American Wartime Aircraft Wreck. The island of Malta, sitting as it does at the epicenter of the Mediterranean, saw a huge amount of action during WWII. King George VI even awarded the whole island the George Cross Medal for holding out so valiantly against Axis attacks. It's no surprise that the waters around it are littered with wartime wrecks, and the latest to be discovered in only one hundred feet of water is that of a Lockheed P-2 Neptune (P2V in the US Navy) patrol aircraft and submarine hunter. Its wreckage was featured in the 1958 movie starring Laurence Harvey, The Silent Enemy, but its location became forgotten until it was recently stumbled across. There are other aircraft wrecks, but most are at depths beyond the range of leisure divers.

Sea Shepherd Dive. Sea Shepherd, surely the most proactive marine conservation organization, invites divers to join Sea Shepherd Dive, where it can act as a buffer for divers who witness activities like shark finning or fish poaching but otherwise would fail to report them for fear of repercussions. Sea Shepherd will then contact local, regional or national authorities to notify them of the suspected criminal activity. Sea Shepherd Dive is joining forces with like-minded, environmentally conscious dive centers to create a global reporting network that "will enable Sea Shepherd to have eyes on the ground in far-flung destinations where wildlife crimes, habitat destruction, and over-exploitation are occurring daily," says Sea Shepherd Dive Director, Gary Stokes. They will also provide divers with a list of responsible dive operators that adhere to the Sea Shepherd Code of Conduct. (www.seashepherdglobal.org/dive/dive-with-us.html)

Vasco da Gama's 500-year-old Wreck Found. Divers in Oman believe they have discovered the remains of the 500-year-old wreck of the Esmeralda, one of the vessels in a fleet commanded by Vasco da Gama. The Portuguese ship was lost in 1503 enroute to India. Artifacts so far recovered include the ship's bell and part of a navigational tool called an astrolabe. Divers also discovered a rare silver coin called an Indio; only one other exists. The team of divers working on the wreck site said it's the sort of thing you only read about in a Hollywood story.

So Why all the Recent Dive Deaths in New Zealand? Poor diving practices and poor fitness are being blamed, with nine deaths in the past four months. That's more than six times what an equivalent U.S. population would have in a year. (New Zealand has only 4.5 million people.) Maybe the Kiwis are not all as supremely fit as members of the All Blacks all-conquering rugby team would lead us to believe. In Wellington, Dive and Ski HQ training manager, Claire Murphy, blamed it on poor diving practices and said divers might "start off with a buddy, but there're buddy procedures you should follow -- maybe they're not kicking in early enough, maybe there's not enough communication with the buddy before and during the dive. So it's not working well." (Source: Radio New Zealand)

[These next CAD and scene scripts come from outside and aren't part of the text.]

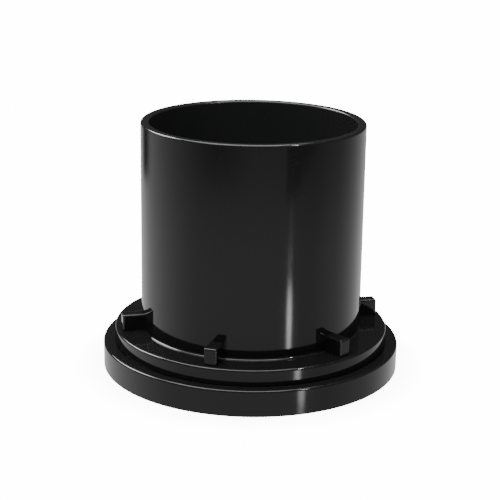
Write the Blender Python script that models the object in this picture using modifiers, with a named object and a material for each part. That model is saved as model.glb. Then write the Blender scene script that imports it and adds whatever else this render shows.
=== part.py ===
"""Toilet flange: a spigot with a lugged hub that turns and locks in a base ring, with its seals.

Metres, +Z up the tube. The origin is on the axis, at the underside of the base ring, and -Y is
the front. The tube, the hub ring and its lugs turn together about Z in the base ring.
"""

import math

import bmesh
import bpy
from mathutils import Matrix, Vector

# Envelope
TUBE_OD = 0.1100
TUBE_WALL = 0.0042
TUBE_RISE = 0.1032
STEP_OD = 0.1364
STEP_HEIGHT = 0.0078
BASE_OD = 0.1484
BASE_HEIGHT = 0.0130

# Lugs on the hub ring
LUG_COUNT = 6
LUG_FIRST_ANGLE = math.radians(-16.5)
LUG_WIDTH = 0.0065
LUG_HEIGHT = 0.0083
LUG_TIP_RADIUS = 0.0655
LUG_EDGE = 0.0006
TENON_WIDTH = 0.0045
TENON_DEPTH = 0.0030
TENON_INSET = 0.0016

# Bayonet
TAB_COUNT = 3
TAB_SPAN = math.radians(24)
BAYONET_TURN = math.radians(30)
TAB_FIRST_ANGLE = math.radians(14)
TAB_SIDE_GAP = math.radians(1)
TAB_REACH = 0.0028
TAB_LOW = 0.0080
TAB_HIGH = 0.0099

# Clearances and edges
GAP = 0.0003
EDGE = 0.0010
SMALL_EDGE = 0.0004
RIM_EDGE = 0.0011
ROOT_FILLET = 0.0010
ROOT_FILLET_STEPS = 3
OVERCUT = 0.0010

# Inside the base ring
FLOOR_TOP = 0.0073
FLOOR_UNDERSIDE = 0.0036
BORE_RADIUS = 0.0515
HUB_FOOT = 0.0077
HUB_FOOT_RADIUS = 0.0640
HUB_BORE_RADIUS = 0.0512
TUBE_SEAT = 0.0110
O_RING_RADIUS = 0.0575
O_RING_SECTION = 0.0018
SEAL_RECESS_RADIUS = 0.0618
GASKET_INNER_RADIUS = 0.0641
GASKET_OUTER_RADIUS = 0.0687
GASKET_LOW = 0.0002
GASKET_HIGH = 0.0027

# Lip seal and its retainer
RETAINER_LOW = 0.0003
RETAINER_THICKNESS = 0.0011
SEAL_BEAD = 0.0016
LIP_RADIUS = 0.0456
LIP_HEIGHT = 0.0093

# Facets round a full turn
ROUND_STEPS = 60
HIDDEN_STEPS = 48
SECTOR_STEP = math.radians(3)

# Worked out from the above
TUBE_RADIUS = TUBE_OD / 2
TUBE_BORE = TUBE_RADIUS - TUBE_WALL
STEP_RADIUS = STEP_OD / 2
BASE_RADIUS = BASE_OD / 2
STEP_TOP = BASE_HEIGHT + STEP_HEIGHT
TUBE_TOP = STEP_TOP + TUBE_RISE
WELL_RADIUS = HUB_FOOT_RADIUS + GAP
SEAT_RADIUS = STEP_RADIUS + GAP
SEAT_HEIGHT = BASE_HEIGHT - GAP
TAB_RADIUS = HUB_FOOT_RADIUS + TAB_REACH
TRACK_RADIUS = TAB_RADIUS + GAP

PLASTIC = ("glossy_black_plastic", (0.012, 0.012, 0.013, 1.0), 0.12)
SATIN_PLASTIC = ("satin_black_plastic", (0.018, 0.018, 0.019, 1.0), 0.35)
RUBBER = ("black_rubber", (0.022, 0.022, 0.022, 1.0), 0.60)
FOAM = ("grey_gasket_rubber", (0.085, 0.085, 0.090, 1.0), 0.80)


def clear_scene():
    for obj in list(bpy.data.objects):
        bpy.data.objects.remove(obj)


def new_collection(name):
    collection = bpy.data.collections.new(name)
    bpy.context.scene.collection.children.link(collection)
    return collection


def material(recipe):
    name, colour, roughness = recipe
    found = bpy.data.materials.get(name)
    if found:
        return found
    made = bpy.data.materials.new(name)
    made.use_nodes = True
    shader = made.node_tree.nodes["Principled BSDF"]
    shader.inputs["Base Color"].default_value = colour
    shader.inputs["Roughness"].default_value = roughness
    shader.inputs["Metallic"].default_value = 0.0
    return made


def add_object(name, mesh, collection, parent=None):
    obj = bpy.data.objects.new(name, mesh)
    collection.objects.link(obj)
    obj.parent = parent
    return obj


def hide_cutter(obj):
    obj.hide_render = True
    obj.display_type = "WIRE"


def signed_area(points):
    pairs = zip(points, points[1:] + points[:1])
    return sum(a[0] * b[1] - b[0] * a[1] for a, b in pairs) / 2


def round_corner(before, corner, after, radius, segments):
    """Points of the arc that rounds this corner of an outline."""
    into = (before - corner).normalized()
    out = (after - corner).normalized()
    half_angle = into.angle(out) / 2
    setback = radius / math.tan(half_angle)
    centre = corner + (into + out).normalized() * (radius / math.sin(half_angle))
    start = corner + into * setback - centre
    end = corner + out * setback - centre
    turn = start.angle_signed(end)
    points = []
    for step in range(segments + 1):
        offset = Matrix.Rotation(-turn * step / segments, 2) @ start
        points.append(centre + offset)
    return points


def rounded_outline(corners, segments=2):
    """A closed outline as (radius, height) points, from (radius, height, rounding) corners."""
    flat = [Vector(corner[:2]) for corner in corners]
    points = []
    for index, corner in enumerate(corners):
        if len(corner) == 2:
            points.append(flat[index])
            continue
        before = flat[index - 1]
        after = flat[(index + 1) % len(flat)]
        points += round_corner(before, flat[index], after, corner[2], segments)
    return points


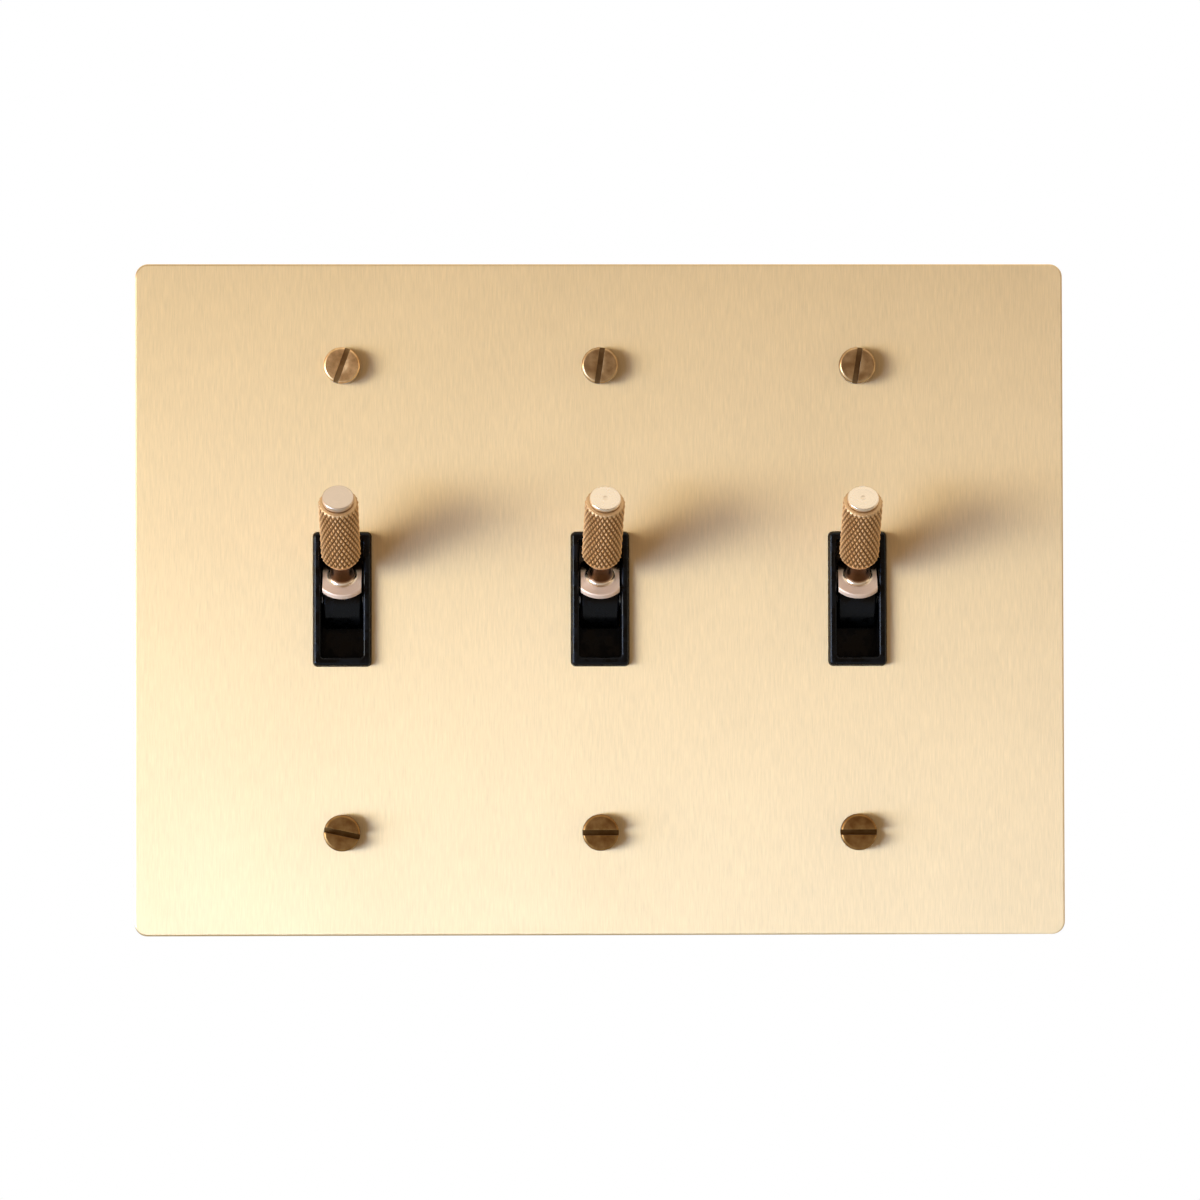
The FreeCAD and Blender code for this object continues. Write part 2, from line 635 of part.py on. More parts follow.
def spring(name):
    """The coil spring. Each end turn rests on a ball, a little way out from the ball's centre."""
    (y0, z0), (y1, z1) = ball_centres()
    span = math.hypot(y1 - y0, z1 - z0)
    touch = BALL_RADIUS + SPRING_WIRE_RADIUS + SPRING_SEAT_GAP
    seat = math.sqrt(touch ** 2 - SPRING_COIL_RADIUS ** 2)
    along = FreeCAD.Vector(0, (y1 - y0) / span, (z1 - z0) / span)
    across = along.cross(X_AXIS)
    start = FreeCAD.Vector(gang_x(name), y0, z0) + along * seat
    points = []
    count = SPRING_TURN_COUNT * SPRING_POINT_COUNT
    for i in range(count + 1):
        turn = 2 * math.pi * i / SPRING_POINT_COUNT
        out = X_AXIS * math.cos(turn) + across * math.sin(turn)
        points.append(start + along * ((span - 2 * seat) * i / count) + out * SPRING_COIL_RADIUS)
    path = Part.BSplineCurve()
    path.interpolate(points)
    tangent = path.tangent(path.FirstParameter)[0]
    wire = Part.Wire([Part.makeCircle(SPRING_WIRE_RADIUS, points[0], tangent)])
    return Part.Wire([path.toShape()]).makePipeShell([wire], True, True)


def rocker(name):
    """The moulded rocker: a hub, a ball for the spring and a bar that carries the contact bridge."""
    half = ROCKER_HUB_HALF_WIDTH
    hub = rod(ROCKER_HUB_RADIUS, FreeCAD.Vector(-half, 0, 0), X_AXIS, 2 * half)
    bar = box(
        -ROCKER_BAR_HALF_WIDTH,
        ROCKER_BAR_HALF_WIDTH,
        ROCKER_BAR_FRONT,
        BRIDGE_FRONT,
        -ROCKER_BAR_DOWN,
        ROCKER_BAR_UP,
    )
    relief = box(
        -ROCKER_BAR_HALF_WIDTH,
        ROCKER_BAR_HALF_WIDTH,
        BRIDGE_FRONT,
        ROCKER_HUB_RADIUS,
        -ROCKER_HUB_RADIUS,
        ROCKER_HUB_RADIUS,
    )
    ball = Part.makeSphere(BALL_RADIUS, FreeCAD.Vector(0, -ROCKER_BALL_REACH, 0))
    post = rod(BALL_POST_RADIUS, FreeCAD.Vector(0, -ROCKER_BALL_REACH, 0), Y_AXIS, ROCKER_BALL_REACH)
    bore = rod(PIN_RADIUS + PIN_CLEARANCE, FreeCAD.Vector(-half, 0, 0), X_AXIS, 2 * half)
    shape = hub.cut(relief).fuse(bar).fuse(ball).fuse(post).cut(bore)
    return on_rocker(shape.removeSplitter(), name)


def contact_bridge(name):
    strip = box(
        -BRIDGE_HALF_WIDTH,
        BRIDGE_HALF_WIDTH,
        BRIDGE_FRONT,
        BRIDGE_FRONT + BRIDGE_THICKNESS,
        BRIDGE_INSET - ROCKER_BAR_DOWN,
        ROCKER_BAR_UP - BRIDGE_INSET,
    )
    start = FreeCAD.Vector(0, BRIDGE_FRONT + BRIDGE_THICKNESS, CONTACT_HEIGHT)
    button = rod(CONTACT_RADIUS, start, Y_AXIS, CONTACT_THICKNESS)
    return on_rocker(strip.fuse(button), name)


def rocker_pin(name):
    half = ROCKER_HUB_HALF_WIDTH + CRADLE_GAP + TERMINAL_THICKNESS
    return rod(PIN_RADIUS, FreeCAD.Vector(gang_x(name) - half, ROCKER_PIVOT_DEPTH, 0), X_AXIS, 2 * half)


def terminal_leg(side):
    """The leg in the housing's window, with the hole for its screw."""
    low = min(side * TERMINAL_NEAR, side * (TERMINAL_NEAR + TERMINAL_WIDTH))
    leg = box(
        CAVITY_HALF_WIDTH,
        LEG_BACK,
        TERMINAL_LEG_FRONT,
        HOUSING_INNER_BACK,
        low,
        low + TERMINAL_WIDTH,
    )
    start = FreeCAD.Vector(CAVITY_HALF_WIDTH, TERMINAL_SCREW_DEPTH, side * TERMINAL_SCREW_HEIGHT)
    return leg.cut(rod(TERMINAL_SCREW_RADIUS, start, X_AXIS, TERMINAL_THICKNESS))


def load_terminal(name):
    """The upper terminal, with a domed contact that the bridge touches in the up position."""
    pad = box(
        -TERMINAL_PAD_HALF_WIDTH,
        CAVITY_HALF_WIDTH,
        TERMINAL_FACE,
        HOUSING_INNER_BACK,
        TERMINAL_NEAR,
        TERMINAL_NEAR + TERMINAL_WIDTH,
    )
    tilt = math.radians(ROCKER_TILT)
    face_depth = ROCKER_PIVOT_DEPTH + CONTACT_FACE * math.cos(tilt) + CONTACT_HEIGHT * math.sin(tilt)
    face_height = CONTACT_HEIGHT * math.cos(tilt) - CONTACT_FACE * math.sin(tilt)
    centre_depth = face_depth + (CONTACT_DOME_RADIUS + CONTACT_GAP) / math.cos(tilt)
    dome = Part.makeSphere(CONTACT_DOME_RADIUS, FreeCAD.Vector(0, centre_depth, face_height))
    reach = 2 * CONTACT_DOME_RADIUS
    front = box(-reach, reach, face_depth - reach, HOUSING_INNER_BACK, face_height - reach, face_height + reach)
    shape = pad.fuse(dome.common(front)).fuse(terminal_leg(1)).removeSplitter()
    return moved(shape, gang_x(name))


def line_terminal(name):
    """The lower terminal, with two ears that hold the rocker's pin."""
    pad = box(
        -TERMINAL_PAD_HALF_WIDTH,
        CAVITY_HALF_WIDTH,
        TERMINAL_FACE,
        HOUSING_INNER_BACK,
        -TERMINAL_NEAR - TERMINAL_WIDTH,
        -TERMINAL_NEAR,
    )
    inner = ROCKER_HUB_HALF_WIDTH + CRADLE_GAP
    outer = inner + TERMINAL_THICKNESS
    base = box(-outer, outer, TERMINAL_FACE, HOUSING_INNER_BACK, -TERMINAL_NEAR - TERMINAL_WIDTH, CRADLE_TOP)
    shape = pad.fuse(base).fuse(terminal_leg(-1))
    for side in (1, -1):
        x = min(side * inner, side * outer)
        ear = box(x, x + TERMINAL_THICKNESS, ROCKER_PIVOT_DEPTH, TERMINAL_FACE, -CRADLE_HALF_WIDTH, CRADLE_HALF_WIDTH)
        tip = rod(CRADLE_HALF_WIDTH, FreeCAD.Vector(x, ROCKER_PIVOT_DEPTH, 0), X_AXIS, TERMINAL_THICKNESS)
        hole = rod(PIN_RADIUS, FreeCAD.Vector(x, ROCKER_PIVOT_DEPTH, 0), X_AXIS, TERMINAL_THICKNESS)
        shape = shape.fuse(ear.fuse(tip).cut(hole))
    return moved(shape.removeSplitter(), gang_x(name))


def terminal_screw(name, side):
    head = turned([
        (0, -TERMINAL_SCREW_REACH),
        (TERMINAL_SCREW_RADIUS, -TERMINAL_SCREW_REACH),
        (TERMINAL_SCREW_RADIUS, 0),
        (TERMINAL_SCREW_HEAD_RADIUS, 0),
        (TERMINAL_SCREW_HEAD_RADIUS, TERMINAL_SCREW_HEAD_HEIGHT),
        (0, TERMINAL_SCREW_HEAD_HEIGHT),
    ])
    reach = 2 * TERMINAL_SCREW_HEAD_RADIUS
    slot = Part.makeBox(
        TERMINAL_SLOT_WIDTH,
        2 * reach,
        TERMINAL_SLOT_DEPTH,
        FreeCAD.Vector(-TERMINAL_SLOT_WIDTH / 2, -reach, TERMINAL_SCREW_HEAD_HEIGHT - TERMINAL_SLOT_DEPTH),
    )
    screw = head.cut(slot)
    screw.rotate(FreeCAD.Vector(0, 0, 0), Y_AXIS, 90)
    return moved(screw, gang_x(name) + LEG_BACK, TERMINAL_SCREW_DEPTH, side * TERMINAL_SCREW_HEIGHT)


def terminal_screws():
    return [terminal_screw(name, side) for name in GANG_NAMES for side in (1, -1)]


def write(node, shape):
    if isinstance(shape, list):
        shape = Part.makeCompound(shape)
    shape.exportStep("parts/" + node + ".step")
    print(node, len(shape.Solids), "solids", round(shape.Volume, 2), "mm3", "valid" if shape.isValid() else "INVALID")


def main():
    os.makedirs("parts", exist_ok=True)
    shared = {
        "face_plate": face_plate,
        "plate_screws": plate_screws,
        "earth_screws": earth_screws,
        "body_rivets": body_rivets,
        "terminal_screws": terminal_screws,
    }
    for node, make in shared.items():
        write(node, make())
    per_gang = {
        "strap": strap,
        "cover": cover,
        "housing": housing,
        "pivot_pin": pivot_pin,
        "carrier": carrier,
        "lever_stem": lever_stem,
        "grip": grip,
        "lever_cap": lever_cap,
        "spring": spring,
        "rocker": rocker,
        "contact_bridge": contact_bridge,
        "rocker_pin": rocker_pin,
        "load_terminal": load_terminal,
        "line_terminal": line_terminal,
    }
    for name in GANG_NAMES:
        for node, make in per_gang.items():
            write(name + "_" + node, make(name))


main()
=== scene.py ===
import json
import math

import bmesh
import bpy
from mathutils import Matrix, Vector


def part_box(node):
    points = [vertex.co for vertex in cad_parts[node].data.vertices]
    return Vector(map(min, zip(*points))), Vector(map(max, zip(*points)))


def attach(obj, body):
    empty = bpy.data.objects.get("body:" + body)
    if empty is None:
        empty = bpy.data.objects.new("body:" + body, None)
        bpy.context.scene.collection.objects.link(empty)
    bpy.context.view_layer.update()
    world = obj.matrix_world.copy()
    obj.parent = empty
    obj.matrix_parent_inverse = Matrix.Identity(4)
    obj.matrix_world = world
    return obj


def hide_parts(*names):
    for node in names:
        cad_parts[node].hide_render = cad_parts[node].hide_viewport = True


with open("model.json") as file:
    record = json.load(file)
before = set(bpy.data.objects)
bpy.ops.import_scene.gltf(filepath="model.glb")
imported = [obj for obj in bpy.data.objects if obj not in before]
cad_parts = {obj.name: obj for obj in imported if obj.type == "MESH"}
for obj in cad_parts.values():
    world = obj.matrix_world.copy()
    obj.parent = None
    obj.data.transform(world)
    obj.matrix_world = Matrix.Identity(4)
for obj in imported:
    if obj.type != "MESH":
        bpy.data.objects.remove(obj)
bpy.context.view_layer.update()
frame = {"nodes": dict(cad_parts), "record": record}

# The looks of a three-gang brass dolly switch. Sizes of turned pieces are in millimetres and
# become metres in the mesh; everything else is in metres.
# Frame: +X to the right, +Y into the wall, +Z up; the front faces -Y.

MM = 0.001
GANGS = ("left", "middle", "right")

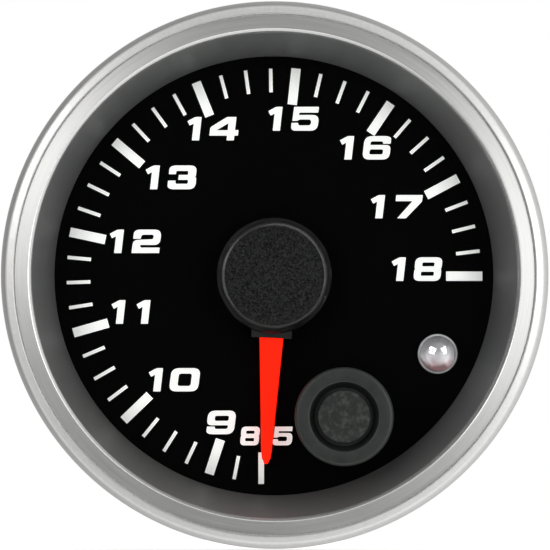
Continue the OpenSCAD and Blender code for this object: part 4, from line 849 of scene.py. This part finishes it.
class BuildLamp(bpy.types.Operator):
    """Builds the warning lamp: clear dome, its rim, the cup inside it and its leads"""
    bl_idname = "gauge.build_lamp"
    bl_label = "Warning lamp"

    def execute(self, context):
        low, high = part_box("warning_lamp")
        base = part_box("dial_plate")[0].y
        centre = middle_of(low, high)
        radius, rim_w, rim_h = 1.98 * MM, 0.19 * MM, 0.5 * MM
        crown = radius * 0.97
        dome = [(0.0, low.y, 0), (radius, low.y, crown), (radius, high.y, 0), (0.0, high.y, 0)]
        bm = spin_profile(dome, steps=96, centre=centre, closed=False, segments=20)
        clear = cast_epoxy("clear cast epoxy", (0.97, 0.95, 0.95), 1.53, 0.02)
        lamp = finish_mesh("lamp_dome", bm, HOUSING, [clear], sharp=40)
        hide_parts("warning_lamp")
        rim = [(radius, base - rim_h, 0.05 * MM), (radius + rim_w, base - rim_h, 0.08 * MM),
               (radius + rim_w, base, 0), (radius, base, 0)]
        bm = spin_profile(rim, steps=96, centre=centre)
        # Painted highlight: the collar is an opaque light grey, standing in for the bright edge that the
        # clear lamp shows at its rim.
        collar = smooth_plastic("clear moulded collar", linear("D4D4D8"), 0.3)
        edge = finish_mesh("lamp_rim", bm, HOUSING, [collar], sharp=40)
        floor_r, floor_h, dish, lip_h = 0.7 * MM, 0.15 * MM, 0.1 * MM, 0.9 * MM
        lip_in, lip_out = radius - 0.1 * MM, radius - 0.02 * MM
        bowl = [(0.0, base - dish, 0), (floor_r, base - floor_h, 0.1 * MM), (lip_in, base - lip_h, 0.04 * MM),
                (lip_out, base - lip_h, 0), (lip_out, base + dish, 0), (0.0, base + dish, 0)]
        bm = spin_profile(bowl, steps=64, centre=centre, closed=False)
        cup = finish_mesh("lamp_reflector", bm, HOUSING, [lamp_reflector(centre)], sharp=50)
        dress("lamp_leads", ground_steel("tinned lamp leads", context.scene.gauge_colours.tin, 0.35))
        return {"FINISHED"}


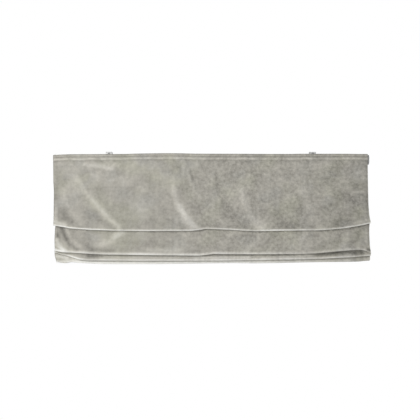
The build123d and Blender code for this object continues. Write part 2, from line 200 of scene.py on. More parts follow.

Sister ship to the Titanic. The RMS Republic, loaded with wealthy passengers bound for the Mediterranean, was lost off the coast of Nantucket Island, Massachusetts, on January 23, 1909, after being hit by an Italian steamship, which had lost its way in dense fog. Only six people died, but the cargo included 150,000 US 'double eagle' gold coins -- worth more than $1 billion in today's market. Now, salvage rights to the ship, resting at 270 feet, have been secured, and New Yorker Martin Bayerle is convinced he'll pull off the world's largest-ever treasure recovery.